ECPR is saddened to learn of the passing of Gerhard Lehmbruch, a celebrated scholar of comparative politics and one of the attendees at the 1969 meeting in Paris that led to the eventual formation of our organisation.

About Gerhard

Gerhard Lehmbruch

A former protégé of Stein Rokkan, Lehmbruch leaves behind a legacy as a pioneer in his field, his research addressing topics such as the nature of political control systems and the relationships between state and interest groups.

In 1976 he published his seminal work Party Competition in the Federal State in which he explored the structural fracture thesis for the very first time, allowing for a deeper analysis of party competition in the Federal Republic of Germany.

His work was celebrated throughout Europe. During his lifetime he won numerous awards for his love and devotion to the craft, including the 2003 Theodor Eschenburg Prize awarded by the German Association for Political Science as well as our 2009 Lifetime Achievement Award.

Paying tribute

Roland Czada of Universität Osnabrück, a former PhD student and research assistant under Lehmbruch, paid tribute to a 'great scholar' and close friend.
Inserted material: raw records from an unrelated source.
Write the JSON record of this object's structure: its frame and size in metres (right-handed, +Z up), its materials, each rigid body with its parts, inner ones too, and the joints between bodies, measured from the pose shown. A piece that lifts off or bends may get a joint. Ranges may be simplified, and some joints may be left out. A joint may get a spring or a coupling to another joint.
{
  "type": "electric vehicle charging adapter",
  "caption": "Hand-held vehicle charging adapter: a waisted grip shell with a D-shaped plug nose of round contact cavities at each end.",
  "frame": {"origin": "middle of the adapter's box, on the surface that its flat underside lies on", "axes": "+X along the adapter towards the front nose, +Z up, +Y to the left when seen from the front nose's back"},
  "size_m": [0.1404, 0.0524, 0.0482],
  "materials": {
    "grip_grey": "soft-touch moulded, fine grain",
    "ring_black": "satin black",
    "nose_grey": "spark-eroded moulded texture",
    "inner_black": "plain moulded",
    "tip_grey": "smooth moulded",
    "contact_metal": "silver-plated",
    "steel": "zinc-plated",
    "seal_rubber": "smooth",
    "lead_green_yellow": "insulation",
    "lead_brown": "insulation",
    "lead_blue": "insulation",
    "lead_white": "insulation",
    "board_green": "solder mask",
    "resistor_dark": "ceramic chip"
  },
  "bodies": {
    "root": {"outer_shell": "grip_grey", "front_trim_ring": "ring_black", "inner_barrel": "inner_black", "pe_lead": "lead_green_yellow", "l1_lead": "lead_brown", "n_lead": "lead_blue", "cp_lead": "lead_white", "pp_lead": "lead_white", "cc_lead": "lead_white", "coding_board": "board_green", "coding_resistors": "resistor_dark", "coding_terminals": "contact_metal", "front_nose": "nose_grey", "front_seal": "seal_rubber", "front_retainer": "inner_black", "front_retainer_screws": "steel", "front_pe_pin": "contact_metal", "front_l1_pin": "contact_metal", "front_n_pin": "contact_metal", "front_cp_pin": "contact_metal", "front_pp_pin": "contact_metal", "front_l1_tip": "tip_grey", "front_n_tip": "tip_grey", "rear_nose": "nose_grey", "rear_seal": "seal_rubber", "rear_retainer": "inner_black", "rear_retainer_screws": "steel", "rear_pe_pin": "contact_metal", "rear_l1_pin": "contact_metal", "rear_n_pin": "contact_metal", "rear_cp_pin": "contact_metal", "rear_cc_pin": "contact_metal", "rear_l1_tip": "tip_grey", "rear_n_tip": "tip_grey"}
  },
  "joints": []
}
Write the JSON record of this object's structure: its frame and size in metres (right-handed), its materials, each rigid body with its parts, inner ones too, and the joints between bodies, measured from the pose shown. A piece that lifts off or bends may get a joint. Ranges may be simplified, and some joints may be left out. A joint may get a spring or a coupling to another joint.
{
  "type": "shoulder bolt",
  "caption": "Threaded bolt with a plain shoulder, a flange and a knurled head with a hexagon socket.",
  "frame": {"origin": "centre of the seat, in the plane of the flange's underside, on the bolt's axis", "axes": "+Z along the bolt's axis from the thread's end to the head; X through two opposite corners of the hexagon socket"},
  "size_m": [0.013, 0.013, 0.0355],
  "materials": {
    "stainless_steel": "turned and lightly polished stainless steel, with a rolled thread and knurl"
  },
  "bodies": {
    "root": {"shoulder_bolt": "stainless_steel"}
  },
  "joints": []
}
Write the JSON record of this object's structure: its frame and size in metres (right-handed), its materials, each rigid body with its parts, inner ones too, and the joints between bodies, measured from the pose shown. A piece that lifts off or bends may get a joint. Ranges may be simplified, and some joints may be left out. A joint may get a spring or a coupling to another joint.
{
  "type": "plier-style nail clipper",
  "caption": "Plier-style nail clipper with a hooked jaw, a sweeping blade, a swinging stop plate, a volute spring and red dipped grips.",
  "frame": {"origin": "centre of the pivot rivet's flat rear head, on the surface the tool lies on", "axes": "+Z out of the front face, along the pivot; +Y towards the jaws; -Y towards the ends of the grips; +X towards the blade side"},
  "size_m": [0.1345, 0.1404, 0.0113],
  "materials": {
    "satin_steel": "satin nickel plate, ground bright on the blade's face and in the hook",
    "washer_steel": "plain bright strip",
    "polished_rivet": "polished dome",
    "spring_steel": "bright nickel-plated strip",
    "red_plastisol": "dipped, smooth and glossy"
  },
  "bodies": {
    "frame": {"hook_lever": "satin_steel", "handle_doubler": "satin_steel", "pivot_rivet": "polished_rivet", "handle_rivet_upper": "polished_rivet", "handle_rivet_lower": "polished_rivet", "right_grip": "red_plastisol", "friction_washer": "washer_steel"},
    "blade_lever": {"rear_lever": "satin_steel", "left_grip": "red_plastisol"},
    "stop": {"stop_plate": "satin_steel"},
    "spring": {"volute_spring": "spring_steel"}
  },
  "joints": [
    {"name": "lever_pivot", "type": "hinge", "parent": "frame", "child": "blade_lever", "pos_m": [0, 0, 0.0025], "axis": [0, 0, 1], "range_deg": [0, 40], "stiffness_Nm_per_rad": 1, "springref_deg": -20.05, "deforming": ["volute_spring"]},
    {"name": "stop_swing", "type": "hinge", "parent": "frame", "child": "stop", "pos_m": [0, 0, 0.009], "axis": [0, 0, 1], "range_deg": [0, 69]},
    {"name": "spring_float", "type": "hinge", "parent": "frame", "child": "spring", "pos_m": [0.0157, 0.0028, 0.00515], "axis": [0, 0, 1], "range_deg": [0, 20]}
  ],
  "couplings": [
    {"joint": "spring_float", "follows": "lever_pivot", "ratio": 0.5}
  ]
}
'Those close to Gerhard learned much about his motives and life background as a researcher on amicable political agreement and non-majoritarian politics.

'He explained his interest in social cleavages and non-majoritarian compromise from youthful experiences. He grew up as a son of a republican liberal pastor in an East Prussian region with a sizeable Polish minority in the shadow of terror, as he tells in his intellectual memoirs.

'When his father, who had to service a sprawling parish with Lutheran, Catholic and Mennonite villages, had been imprisoned by Hitler’s Gestapo, his mother told the schoolboy, there is no need not be ashamed, but he could rather be proud of him.

'So he learned early that in his own words “we were ruled by criminal terrorists”. This and the human misery he went through after the war left traumatic memories. As a refugee in the West, he experienced the salience of regional cultural and confessional cleavages, which as he mentioned has never left him since and may have led him to engage in cross-cultural comparative social science.'

ECPR would like to extend its sincere condolences to Gerhard Lehmbruch's family and friends.


Photo was taken as part of Gerhard Lehmbruch's 90th Birthday celebration.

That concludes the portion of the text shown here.